You could see this as the undermining of your authority, and see it in your interests to keep them stupid and uneducated. But I find that to be an incredibly narrow, selfish perspective. If you really cared about what’s best for yourself, then you must realize that you should nurture the successors who will eventually take over. (If you don’t do this peacefully, you just might find yourself being beheaded in a revolution! Happens pretty often.) We should stop clinging to forms, and focus instead on constant renewal and rebirth.
The PAP should acknowledge that it will one day be obsolete- and the PAP leadership should be proud of that fact! It’s just like how parents should feel proud to watch their children discard their earlier frameworks and forge their own path. That was what Lee Kuan Yew did in the face of colonialism, and that is what we must do in the face of the PAP.
It’s a remarkably natural process. Singapore attained great heights as a British colony, but its strength eventually became its weakness. Similarly, we attained great heights under the PAP leadership, but this strength will eventually become our weakness. (You could argue that it already is.) Singapore had to rise above being a British colony, and one day it will have to rise above the PAP.
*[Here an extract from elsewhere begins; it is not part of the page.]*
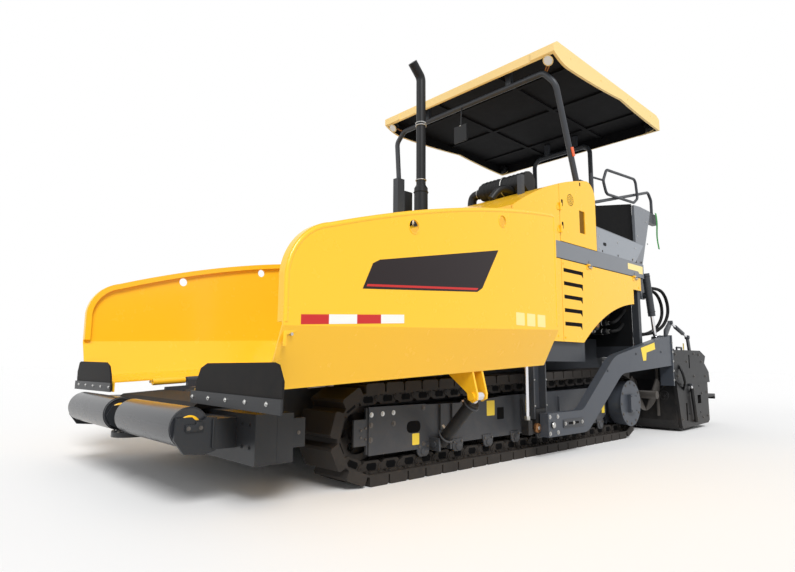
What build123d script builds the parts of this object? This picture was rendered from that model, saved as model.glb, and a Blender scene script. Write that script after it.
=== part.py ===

This is a continous, endless process, and it will be something that our future leaders have to keep in mind, too. The best sort of public service you can do is to teach people to think for themselves, to take care of themselves, to make yourself redundant. The British did eventually make themselves redundant. The PAP should, too. This is the role of all parents, authors, creators.
I’m not saying the PAP should disappear altogether. I imagine that they will continue to play an important role, and always will- the same way our parents still matter after we leave home and start families of our own. When I say “PAP”, I’m technically referring to a very specific form of the PAP. If the PAP is to continue to survive, it will have to adapt, and change, and eventually become something completely different from what it is now, from what it was before.
There is no survival strategy that allows for absolute deference to centralized authority. Nobody is that smart, not even the PAP leaders. As Chan Chun Sing once said- diversity is the only survival strategy.
The PAP’s greatest achievement, then, will be that it has sown the seeds of its own ‘destruction’. It has built a country that has begun to learn to think for itself. What would Singapore be like if we never sought independence from the British? It’s a pretty frightening thought! And what will Singapore be like, if we never seek independence from the PAP? This is what motivates me to be an opposition supporter, at least for now. I’m not happy with the quality of opposition that we’re getting right now, but I find it even worse to cling on to our old ways.
We need the leadership of people who are driven and passionate. Hey, Stamford Raffles was probably a driven, passionate guy. And so the colony flourished. Eventually it stagnated. Then came along more driven and passionate people- Lee Kuan Yew, Goh Keng Swee, S Rajaratnam, Toh Chin Chye and gang. Eventually it stagnated.
I’ve always thought that the PAP way was defined by ruthless pragmatism. Perhaps it was Lee Kuan Yew’s way. But I believe it’s shaped our policies, our thoughts, and our behaviour. Singaporeans have become a very pragmatic people.
What’s the pragmatic thing to do now, moving forward? I think it’s clear what needs to happen.
“If we fix on the old, we get stuck. When we hang onto any form, we are in danger of putrefaction.
“Hell is life drying up.
“The Hoarder, the the one in us that wants to keep, to hold on, must be killed. If we are hanging onto the form now, we’re not going to have the form next.”
– Joseph Campbell
Diversity is the only survival strategy. The PAP taught us to be pragmatic. The pragmatic thing to do is to embrace diversity. If the PAP did its job well, it has sown the seeds of its own ‘destruction’- at least of its current super-dominant form.